BEGIN Dataset section

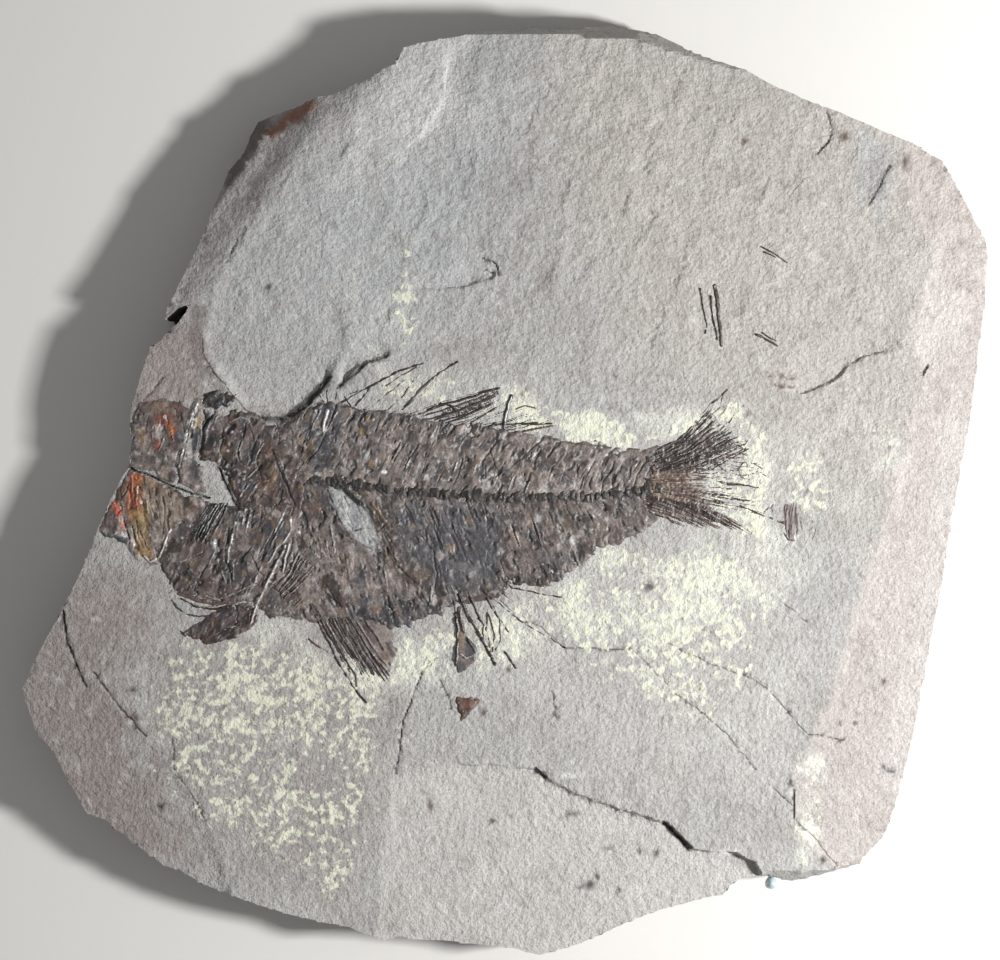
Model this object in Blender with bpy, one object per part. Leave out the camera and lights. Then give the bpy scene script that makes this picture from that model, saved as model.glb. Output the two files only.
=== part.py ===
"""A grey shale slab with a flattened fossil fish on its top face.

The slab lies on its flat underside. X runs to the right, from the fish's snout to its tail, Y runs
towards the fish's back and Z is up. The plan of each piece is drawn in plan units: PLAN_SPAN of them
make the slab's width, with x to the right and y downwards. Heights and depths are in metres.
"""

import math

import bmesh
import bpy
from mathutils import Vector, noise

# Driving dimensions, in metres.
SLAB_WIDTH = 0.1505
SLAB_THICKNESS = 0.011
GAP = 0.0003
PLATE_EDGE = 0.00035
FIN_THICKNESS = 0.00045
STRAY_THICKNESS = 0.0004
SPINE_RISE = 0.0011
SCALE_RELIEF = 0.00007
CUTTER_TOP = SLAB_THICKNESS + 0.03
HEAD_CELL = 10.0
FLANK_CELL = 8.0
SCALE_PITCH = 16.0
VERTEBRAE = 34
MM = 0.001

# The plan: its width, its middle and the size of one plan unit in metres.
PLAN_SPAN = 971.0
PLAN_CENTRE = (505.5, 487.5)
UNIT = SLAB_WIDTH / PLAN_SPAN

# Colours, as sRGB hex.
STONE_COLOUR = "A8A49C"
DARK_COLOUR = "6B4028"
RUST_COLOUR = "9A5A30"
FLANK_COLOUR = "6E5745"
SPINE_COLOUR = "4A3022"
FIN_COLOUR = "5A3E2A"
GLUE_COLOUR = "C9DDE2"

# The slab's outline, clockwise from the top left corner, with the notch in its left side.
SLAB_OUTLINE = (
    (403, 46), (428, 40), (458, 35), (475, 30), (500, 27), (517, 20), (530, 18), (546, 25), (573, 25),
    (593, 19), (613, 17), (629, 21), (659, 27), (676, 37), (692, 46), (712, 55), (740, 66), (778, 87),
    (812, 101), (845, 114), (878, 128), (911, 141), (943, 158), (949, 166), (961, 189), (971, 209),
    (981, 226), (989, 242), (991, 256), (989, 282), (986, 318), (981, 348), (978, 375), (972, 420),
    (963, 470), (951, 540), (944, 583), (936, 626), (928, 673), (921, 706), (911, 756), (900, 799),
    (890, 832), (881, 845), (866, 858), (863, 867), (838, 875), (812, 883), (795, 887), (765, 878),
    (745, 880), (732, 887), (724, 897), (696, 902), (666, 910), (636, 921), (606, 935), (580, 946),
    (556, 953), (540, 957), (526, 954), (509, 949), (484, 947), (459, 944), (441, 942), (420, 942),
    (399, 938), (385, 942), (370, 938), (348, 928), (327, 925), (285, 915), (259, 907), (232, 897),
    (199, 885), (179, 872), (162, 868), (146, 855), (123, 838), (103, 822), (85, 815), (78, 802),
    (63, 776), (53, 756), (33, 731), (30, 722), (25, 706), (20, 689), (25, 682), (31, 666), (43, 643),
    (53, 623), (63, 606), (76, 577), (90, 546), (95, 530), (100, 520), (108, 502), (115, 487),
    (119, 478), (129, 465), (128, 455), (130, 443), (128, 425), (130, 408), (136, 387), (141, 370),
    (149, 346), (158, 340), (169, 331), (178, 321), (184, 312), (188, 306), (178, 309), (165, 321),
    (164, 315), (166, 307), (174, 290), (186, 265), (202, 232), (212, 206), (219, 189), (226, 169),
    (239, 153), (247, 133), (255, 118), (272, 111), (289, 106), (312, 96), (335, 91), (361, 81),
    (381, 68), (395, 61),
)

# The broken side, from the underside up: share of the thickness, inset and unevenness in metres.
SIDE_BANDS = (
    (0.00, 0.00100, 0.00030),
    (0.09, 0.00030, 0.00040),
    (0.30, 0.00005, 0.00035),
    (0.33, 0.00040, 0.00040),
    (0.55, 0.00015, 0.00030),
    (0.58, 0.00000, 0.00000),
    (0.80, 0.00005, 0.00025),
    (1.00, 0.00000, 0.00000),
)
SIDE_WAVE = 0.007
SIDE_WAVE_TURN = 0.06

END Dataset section

◆ Problem to solve ◆
Extract all lines as given.

◆ Task solution ◆
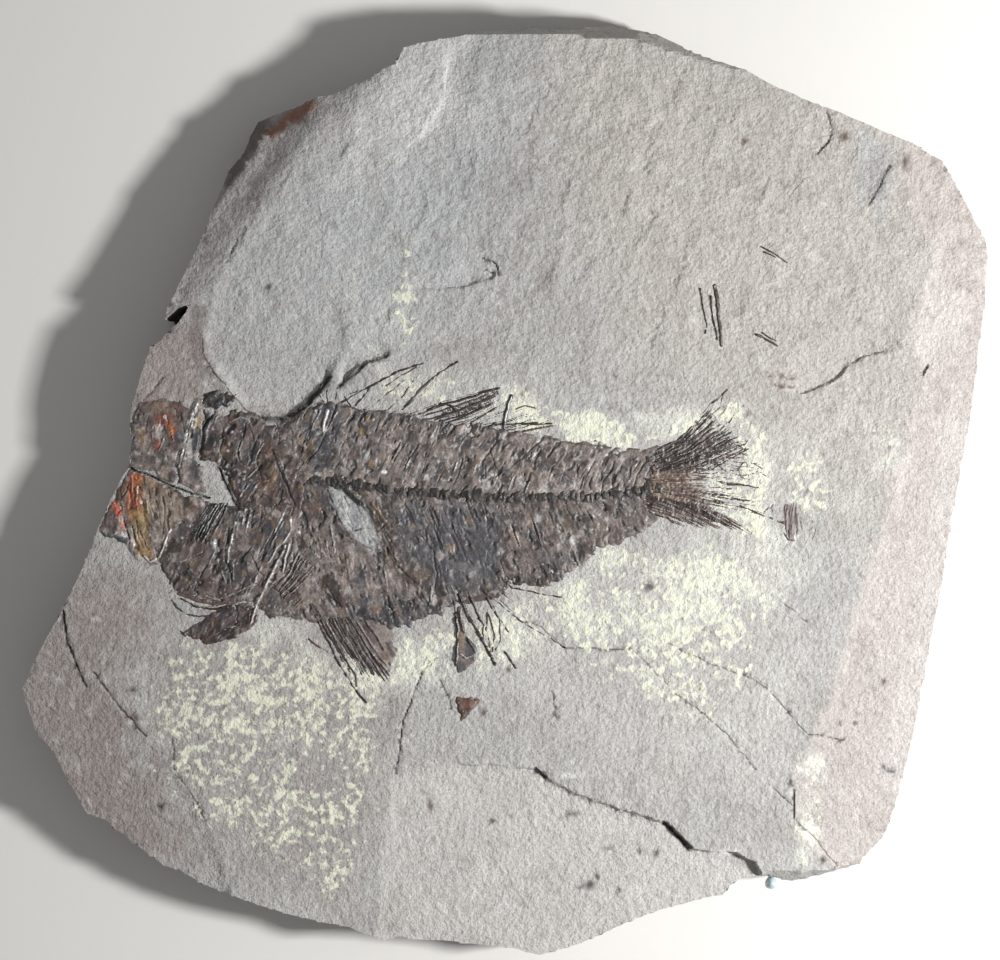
Model this object in Blender with bpy, one object per part. Leave out the camera and lights. Then give the bpy scene script that makes this picture from that model, saved as model.glb. Output the two files only.
=== part.py ===
"""A grey shale slab with a flattened fossil fish on its top face.

The slab lies on its flat underside. X runs to the right, from the fish's snout to its tail, Y runs
towards the fish's back and Z is up. The plan of each piece is drawn in plan units: PLAN_SPAN of them
make the slab's width, with x to the right and y downwards. Heights and depths are in metres.
"""

import math

import bmesh
import bpy
from mathutils import Vector, noise

# Driving dimensions, in metres.
SLAB_WIDTH = 0.1505
SLAB_THICKNESS = 0.011
GAP = 0.0003
PLATE_EDGE = 0.00035
FIN_THICKNESS = 0.00045
STRAY_THICKNESS = 0.0004
SPINE_RISE = 0.0011
SCALE_RELIEF = 0.00007
CUTTER_TOP = SLAB_THICKNESS + 0.03
HEAD_CELL = 10.0
FLANK_CELL = 8.0
SCALE_PITCH = 16.0
VERTEBRAE = 34
MM = 0.001

# The plan: its width, its middle and the size of one plan unit in metres.
PLAN_SPAN = 971.0
PLAN_CENTRE = (505.5, 487.5)
UNIT = SLAB_WIDTH / PLAN_SPAN

# Colours, as sRGB hex.
STONE_COLOUR = "A8A49C"
DARK_COLOUR = "6B4028"
RUST_COLOUR = "9A5A30"
FLANK_COLOUR = "6E5745"
SPINE_COLOUR = "4A3022"
FIN_COLOUR = "5A3E2A"
GLUE_COLOUR = "C9DDE2"

# The slab's outline, clockwise from the top left corner, with the notch in its left side.
SLAB_OUTLINE = (
    (403, 46), (428, 40), (458, 35), (475, 30), (500, 27), (517, 20), (530, 18), (546, 25), (573, 25),
    (593, 19), (613, 17), (629, 21), (659, 27), (676, 37), (692, 46), (712, 55), (740, 66), (778, 87),
    (812, 101), (845, 114), (878, 128), (911, 141), (943, 158), (949, 166), (961, 189), (971, 209),
    (981, 226), (989, 242), (991, 256), (989, 282), (986, 318), (981, 348), (978, 375), (972, 420),
    (963, 470), (951, 540), (944, 583), (936, 626), (928, 673), (921, 706), (911, 756), (900, 799),
    (890, 832), (881, 845), (866, 858), (863, 867), (838, 875), (812, 883), (795, 887), (765, 878),
    (745, 880), (732, 887), (724, 897), (696, 902), (666, 910), (636, 921), (606, 935), (580, 946),
    (556, 953), (540, 957), (526, 954), (509, 949), (484, 947), (459, 944), (441, 942), (420, 942),
    (399, 938), (385, 942), (370, 938), (348, 928), (327, 925), (285, 915), (259, 907), (232, 897),
    (199, 885), (179, 872), (162, 868), (146, 855), (123, 838), (103, 822), (85, 815), (78, 802),
    (63, 776), (53, 756), (33, 731), (30, 722), (25, 706), (20, 689), (25, 682), (31, 666), (43, 643),
    (53, 623), (63, 606), (76, 577), (90, 546), (95, 530), (100, 520), (108, 502), (115, 487),
    (119, 478), (129, 465), (128, 455), (130, 443), (128, 425), (130, 408), (136, 387), (141, 370),
    (149, 346), (158, 340), (169, 331), (178, 321), (184, 312), (188, 306), (178, 309), (165, 321),
    (164, 315), (166, 307), (174, 290), (186, 265), (202, 232), (212, 206), (219, 189), (226, 169),
    (239, 153), (247, 133), (255, 118), (272, 111), (289, 106), (312, 96), (335, 91), (361, 81),
    (381, 68), (395, 61),
)

# The broken side, from the underside up: share of the thickness, inset and unevenness in metres.
SIDE_BANDS = (
    (0.00, 0.00100, 0.00030),
    (0.09, 0.00030, 0.00040),
    (0.30, 0.00005, 0.00035),
    (0.33, 0.00040, 0.00040),
    (0.55, 0.00015, 0.00030),
    (0.58, 0.00000, 0.00000),
    (0.80, 0.00005, 0.00025),
    (1.00, 0.00000, 0.00000),
)
SIDE_WAVE = 0.007
SIDE_WAVE_TURN = 0.06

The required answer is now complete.